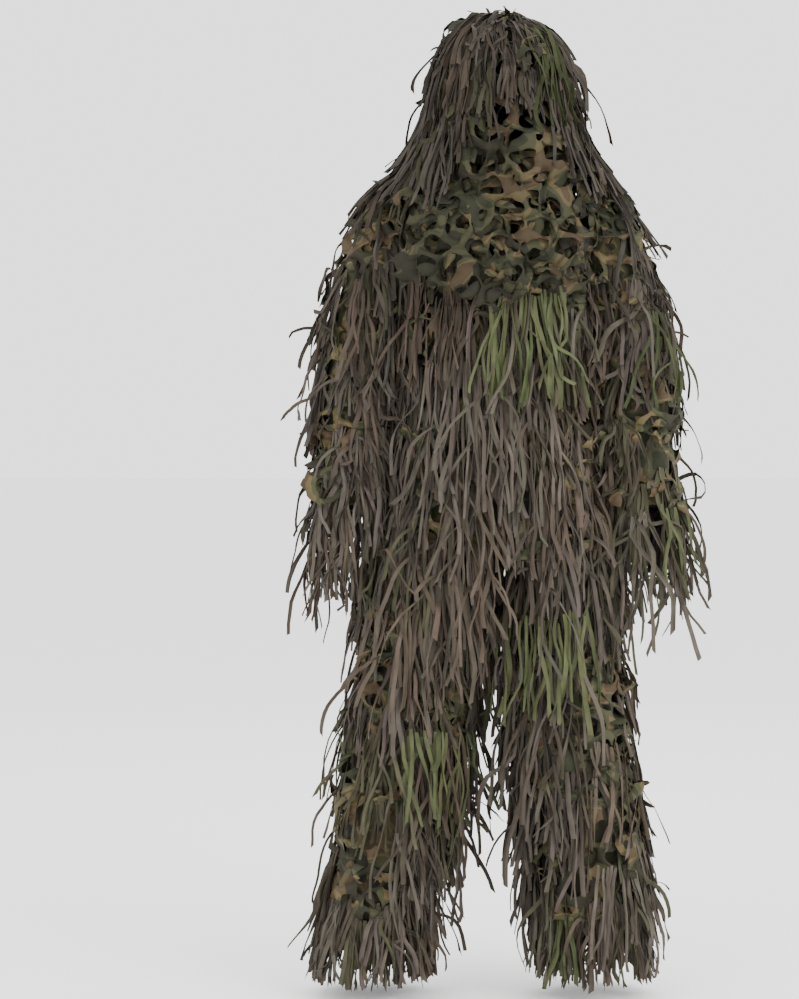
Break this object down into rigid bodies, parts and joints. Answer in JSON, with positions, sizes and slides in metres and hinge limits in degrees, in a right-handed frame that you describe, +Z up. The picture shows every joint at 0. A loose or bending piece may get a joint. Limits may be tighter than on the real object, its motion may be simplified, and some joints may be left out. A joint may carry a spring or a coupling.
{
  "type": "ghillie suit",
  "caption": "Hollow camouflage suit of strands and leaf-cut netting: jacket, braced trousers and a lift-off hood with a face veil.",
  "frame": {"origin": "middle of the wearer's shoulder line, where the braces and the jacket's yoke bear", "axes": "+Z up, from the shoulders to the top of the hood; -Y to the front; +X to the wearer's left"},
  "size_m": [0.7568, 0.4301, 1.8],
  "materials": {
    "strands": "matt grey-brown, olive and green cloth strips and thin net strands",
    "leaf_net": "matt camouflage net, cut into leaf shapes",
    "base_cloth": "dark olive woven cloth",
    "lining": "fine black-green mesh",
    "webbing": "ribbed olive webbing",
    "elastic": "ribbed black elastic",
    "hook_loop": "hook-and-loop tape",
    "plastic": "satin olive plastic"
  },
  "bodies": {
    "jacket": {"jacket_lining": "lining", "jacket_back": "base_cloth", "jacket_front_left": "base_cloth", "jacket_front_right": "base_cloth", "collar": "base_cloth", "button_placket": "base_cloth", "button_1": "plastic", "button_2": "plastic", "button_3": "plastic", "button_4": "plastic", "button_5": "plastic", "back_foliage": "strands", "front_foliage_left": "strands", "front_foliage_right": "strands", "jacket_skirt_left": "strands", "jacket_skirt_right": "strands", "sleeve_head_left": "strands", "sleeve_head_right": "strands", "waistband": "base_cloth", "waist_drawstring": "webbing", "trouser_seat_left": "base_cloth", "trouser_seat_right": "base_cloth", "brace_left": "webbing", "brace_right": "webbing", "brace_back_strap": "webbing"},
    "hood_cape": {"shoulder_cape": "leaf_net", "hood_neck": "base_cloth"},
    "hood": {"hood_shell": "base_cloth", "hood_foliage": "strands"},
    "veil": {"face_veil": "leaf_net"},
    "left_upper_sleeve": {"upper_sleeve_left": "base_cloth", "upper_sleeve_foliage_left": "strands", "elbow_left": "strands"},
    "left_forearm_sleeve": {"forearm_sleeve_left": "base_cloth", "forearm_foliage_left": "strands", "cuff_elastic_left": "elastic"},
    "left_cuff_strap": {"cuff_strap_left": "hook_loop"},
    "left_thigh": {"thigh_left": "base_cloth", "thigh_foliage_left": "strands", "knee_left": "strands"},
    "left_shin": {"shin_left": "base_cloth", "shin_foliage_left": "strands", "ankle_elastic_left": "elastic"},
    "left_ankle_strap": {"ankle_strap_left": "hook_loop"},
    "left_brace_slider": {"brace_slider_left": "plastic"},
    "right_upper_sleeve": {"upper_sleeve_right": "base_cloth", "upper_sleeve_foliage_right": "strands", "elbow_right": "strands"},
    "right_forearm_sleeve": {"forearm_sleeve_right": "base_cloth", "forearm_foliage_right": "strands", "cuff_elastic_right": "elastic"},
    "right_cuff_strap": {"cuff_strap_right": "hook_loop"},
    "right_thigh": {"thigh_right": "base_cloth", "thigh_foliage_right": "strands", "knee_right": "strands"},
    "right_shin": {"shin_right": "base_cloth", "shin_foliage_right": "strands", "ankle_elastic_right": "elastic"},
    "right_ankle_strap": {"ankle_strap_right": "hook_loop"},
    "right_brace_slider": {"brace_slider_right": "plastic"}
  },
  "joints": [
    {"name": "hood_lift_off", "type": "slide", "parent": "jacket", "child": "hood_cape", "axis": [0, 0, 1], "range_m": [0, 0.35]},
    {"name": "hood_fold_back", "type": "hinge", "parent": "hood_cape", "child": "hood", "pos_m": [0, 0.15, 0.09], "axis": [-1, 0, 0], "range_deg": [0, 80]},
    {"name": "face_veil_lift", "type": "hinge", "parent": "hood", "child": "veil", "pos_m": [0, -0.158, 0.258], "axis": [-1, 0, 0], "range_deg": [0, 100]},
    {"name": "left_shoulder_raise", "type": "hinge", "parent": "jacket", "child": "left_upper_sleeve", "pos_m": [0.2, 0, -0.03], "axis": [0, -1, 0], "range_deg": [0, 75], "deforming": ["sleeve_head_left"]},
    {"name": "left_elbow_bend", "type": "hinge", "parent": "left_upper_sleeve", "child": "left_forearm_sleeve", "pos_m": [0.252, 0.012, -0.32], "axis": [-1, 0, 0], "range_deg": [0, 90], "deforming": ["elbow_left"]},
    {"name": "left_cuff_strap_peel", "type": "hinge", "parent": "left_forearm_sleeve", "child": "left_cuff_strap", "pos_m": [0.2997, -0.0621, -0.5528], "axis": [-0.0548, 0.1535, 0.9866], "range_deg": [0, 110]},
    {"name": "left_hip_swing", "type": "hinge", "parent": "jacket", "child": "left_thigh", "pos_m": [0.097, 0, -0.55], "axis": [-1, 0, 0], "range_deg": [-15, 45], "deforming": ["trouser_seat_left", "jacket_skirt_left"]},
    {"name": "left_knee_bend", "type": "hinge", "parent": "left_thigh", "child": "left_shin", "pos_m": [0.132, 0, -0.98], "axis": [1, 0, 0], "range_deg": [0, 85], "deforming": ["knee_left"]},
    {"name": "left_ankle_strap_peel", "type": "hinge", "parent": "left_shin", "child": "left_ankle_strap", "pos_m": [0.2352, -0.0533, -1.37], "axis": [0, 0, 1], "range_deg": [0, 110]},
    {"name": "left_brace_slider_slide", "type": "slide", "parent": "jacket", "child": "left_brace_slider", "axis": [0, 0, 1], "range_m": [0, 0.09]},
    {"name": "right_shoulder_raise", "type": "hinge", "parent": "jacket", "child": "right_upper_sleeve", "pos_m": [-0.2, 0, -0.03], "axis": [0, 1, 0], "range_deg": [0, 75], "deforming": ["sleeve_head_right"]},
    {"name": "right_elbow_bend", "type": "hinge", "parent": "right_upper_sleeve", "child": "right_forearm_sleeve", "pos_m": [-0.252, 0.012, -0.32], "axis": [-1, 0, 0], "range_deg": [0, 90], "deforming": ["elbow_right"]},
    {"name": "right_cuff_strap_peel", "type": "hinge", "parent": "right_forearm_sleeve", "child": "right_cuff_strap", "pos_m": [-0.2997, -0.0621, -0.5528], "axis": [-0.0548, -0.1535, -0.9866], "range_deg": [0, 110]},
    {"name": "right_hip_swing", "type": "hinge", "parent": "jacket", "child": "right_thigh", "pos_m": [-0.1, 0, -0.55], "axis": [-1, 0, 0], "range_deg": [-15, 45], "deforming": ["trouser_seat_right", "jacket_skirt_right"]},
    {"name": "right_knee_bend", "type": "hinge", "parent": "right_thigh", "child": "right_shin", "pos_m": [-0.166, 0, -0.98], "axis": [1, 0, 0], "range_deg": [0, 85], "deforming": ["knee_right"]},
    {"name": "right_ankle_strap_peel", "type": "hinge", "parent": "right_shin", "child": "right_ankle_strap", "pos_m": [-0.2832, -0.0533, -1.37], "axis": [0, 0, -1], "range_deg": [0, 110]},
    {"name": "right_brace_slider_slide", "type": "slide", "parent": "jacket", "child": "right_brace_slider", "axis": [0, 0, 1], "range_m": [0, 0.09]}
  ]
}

——————————

**Aim:** Go through the listing above and restate it word for word.

**Task answer:**
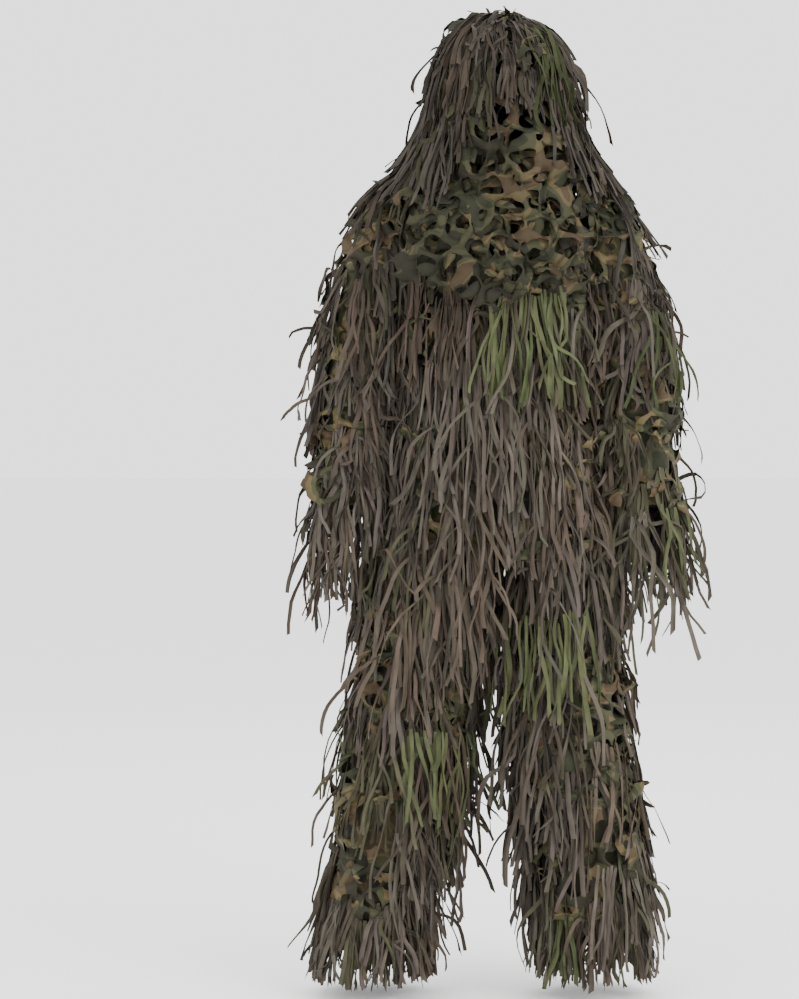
Break this object down into rigid bodies, parts and joints. Answer in JSON, with positions, sizes and slides in metres and hinge limits in degrees, in a right-handed frame that you describe, +Z up. The picture shows every joint at 0. A loose or bending piece may get a joint. Limits may be tighter than on the real object, its motion may be simplified, and some joints may be left out. A joint may carry a spring or a coupling.
{
  "type": "ghillie suit",
  "caption": "Hollow camouflage suit of strands and leaf-cut netting: jacket, braced trousers and a lift-off hood with a face veil.",
  "frame": {"origin": "middle of the wearer's shoulder line, where the braces and the jacket's yoke bear", "axes": "+Z up, from the shoulders to the top of the hood; -Y to the front; +X to the wearer's left"},
  "size_m": [0.7568, 0.4301, 1.8],
  "materials": {
    "strands": "matt grey-brown, olive and green cloth strips and thin net strands",
    "leaf_net": "matt camouflage net, cut into leaf shapes",
    "base_cloth": "dark olive woven cloth",
    "lining": "fine black-green mesh",
    "webbing": "ribbed olive webbing",
    "elastic": "ribbed black elastic",
    "hook_loop": "hook-and-loop tape",
    "plastic": "satin olive plastic"
  },
  "bodies": {
    "jacket": {"jacket_lining": "lining", "jacket_back": "base_cloth", "jacket_front_left": "base_cloth", "jacket_front_right": "base_cloth", "collar": "base_cloth", "button_placket": "base_cloth", "button_1": "plastic", "button_2": "plastic", "button_3": "plastic", "button_4": "plastic", "button_5": "plastic", "back_foliage": "strands", "front_foliage_left": "strands", "front_foliage_right": "strands", "jacket_skirt_left": "strands", "jacket_skirt_right": "strands", "sleeve_head_left": "strands", "sleeve_head_right": "strands", "waistband": "base_cloth", "waist_drawstring": "webbing", "trouser_seat_left": "base_cloth", "trouser_seat_right": "base_cloth", "brace_left": "webbing", "brace_right": "webbing", "brace_back_strap": "webbing"},
    "hood_cape": {"shoulder_cape": "leaf_net", "hood_neck": "base_cloth"},
    "hood": {"hood_shell": "base_cloth", "hood_foliage": "strands"},
    "veil": {"face_veil": "leaf_net"},
    "left_upper_sleeve": {"upper_sleeve_left": "base_cloth", "upper_sleeve_foliage_left": "strands", "elbow_left": "strands"},
    "left_forearm_sleeve": {"forearm_sleeve_left": "base_cloth", "forearm_foliage_left": "strands", "cuff_elastic_left": "elastic"},
    "left_cuff_strap": {"cuff_strap_left": "hook_loop"},
    "left_thigh": {"thigh_left": "base_cloth", "thigh_foliage_left": "strands", "knee_left": "strands"},
    "left_shin": {"shin_left": "base_cloth", "shin_foliage_left": "strands", "ankle_elastic_left": "elastic"},
    "left_ankle_strap": {"ankle_strap_left": "hook_loop"},
    "left_brace_slider": {"brace_slider_left": "plastic"},
    "right_upper_sleeve": {"upper_sleeve_right": "base_cloth", "upper_sleeve_foliage_right": "strands", "elbow_right": "strands"},
    "right_forearm_sleeve": {"forearm_sleeve_right": "base_cloth", "forearm_foliage_right": "strands", "cuff_elastic_right": "elastic"},
    "right_cuff_strap": {"cuff_strap_right": "hook_loop"},
    "right_thigh": {"thigh_right": "base_cloth", "thigh_foliage_right": "strands", "knee_right": "strands"},
    "right_shin": {"shin_right": "base_cloth", "shin_foliage_right": "strands", "ankle_elastic_right": "elastic"},
    "right_ankle_strap": {"ankle_strap_right": "hook_loop"},
    "right_brace_slider": {"brace_slider_right": "plastic"}
  },
  "joints": [
    {"name": "hood_lift_off", "type": "slide", "parent": "jacket", "child": "hood_cape", "axis": [0, 0, 1], "range_m": [0, 0.35]},
    {"name": "hood_fold_back", "type": "hinge", "parent": "hood_cape", "child": "hood", "pos_m": [0, 0.15, 0.09], "axis": [-1, 0, 0], "range_deg": [0, 80]},
    {"name": "face_veil_lift", "type": "hinge", "parent": "hood", "child": "veil", "pos_m": [0, -0.158, 0.258], "axis": [-1, 0, 0], "range_deg": [0, 100]},
    {"name": "left_shoulder_raise", "type": "hinge", "parent": "jacket", "child": "left_upper_sleeve", "pos_m": [0.2, 0, -0.03], "axis": [0, -1, 0], "range_deg": [0, 75], "deforming": ["sleeve_head_left"]},
    {"name": "left_elbow_bend", "type": "hinge", "parent": "left_upper_sleeve", "child": "left_forearm_sleeve", "pos_m": [0.252, 0.012, -0.32], "axis": [-1, 0, 0], "range_deg": [0, 90], "deforming": ["elbow_left"]},
    {"name": "left_cuff_strap_peel", "type": "hinge", "parent": "left_forearm_sleeve", "child": "left_cuff_strap", "pos_m": [0.2997, -0.0621, -0.5528], "axis": [-0.0548, 0.1535, 0.9866], "range_deg": [0, 110]},
    {"name": "left_hip_swing", "type": "hinge", "parent": "jacket", "child": "left_thigh", "pos_m": [0.097, 0, -0.55], "axis": [-1, 0, 0], "range_deg": [-15, 45], "deforming": ["trouser_seat_left", "jacket_skirt_left"]},
    {"name": "left_knee_bend", "type": "hinge", "parent": "left_thigh", "child": "left_shin", "pos_m": [0.132, 0, -0.98], "axis": [1, 0, 0], "range_deg": [0, 85], "deforming": ["knee_left"]},
    {"name": "left_ankle_strap_peel", "type": "hinge", "parent": "left_shin", "child": "left_ankle_strap", "pos_m": [0.2352, -0.0533, -1.37], "axis": [0, 0, 1], "range_deg": [0, 110]},
    {"name": "left_brace_slider_slide", "type": "slide", "parent": "jacket", "child": "left_brace_slider", "axis": [0, 0, 1], "range_m": [0, 0.09]},
    {"name": "right_shoulder_raise", "type": "hinge", "parent": "jacket", "child": "right_upper_sleeve", "pos_m": [-0.2, 0, -0.03], "axis": [0, 1, 0], "range_deg": [0, 75], "deforming": ["sleeve_head_right"]},
    {"name": "right_elbow_bend", "type": "hinge", "parent": "right_upper_sleeve", "child": "right_forearm_sleeve", "pos_m": [-0.252, 0.012, -0.32], "axis": [-1, 0, 0], "range_deg": [0, 90], "deforming": ["elbow_right"]},
    {"name": "right_cuff_strap_peel", "type": "hinge", "parent": "right_forearm_sleeve", "child": "right_cuff_strap", "pos_m": [-0.2997, -0.0621, -0.5528], "axis": [-0.0548, -0.1535, -0.9866], "range_deg": [0, 110]},
    {"name": "right_hip_swing", "type": "hinge", "parent": "jacket", "child": "right_thigh", "pos_m": [-0.1, 0, -0.55], "axis": [-1, 0, 0], "range_deg": [-15, 45], "deforming": ["trouser_seat_right", "jacket_skirt_right"]},
    {"name": "right_knee_bend", "type": "hinge", "parent": "right_thigh", "child": "right_shin", "pos_m": [-0.166, 0, -0.98], "axis": [1, 0, 0], "range_deg": [0, 85], "deforming": ["knee_right"]},
    {"name": "right_ankle_strap_peel", "type": "hinge", "parent": "right_shin", "child": "right_ankle_strap", "pos_m": [-0.2832, -0.0533, -1.37], "axis": [0, 0, -1], "range_deg": [0, 110]},
    {"name": "right_brace_slider_slide", "type": "slide", "parent": "jacket", "child": "right_brace_slider", "axis": [0, 0, 1], "range_m": [0, 0.09]}
  ]
}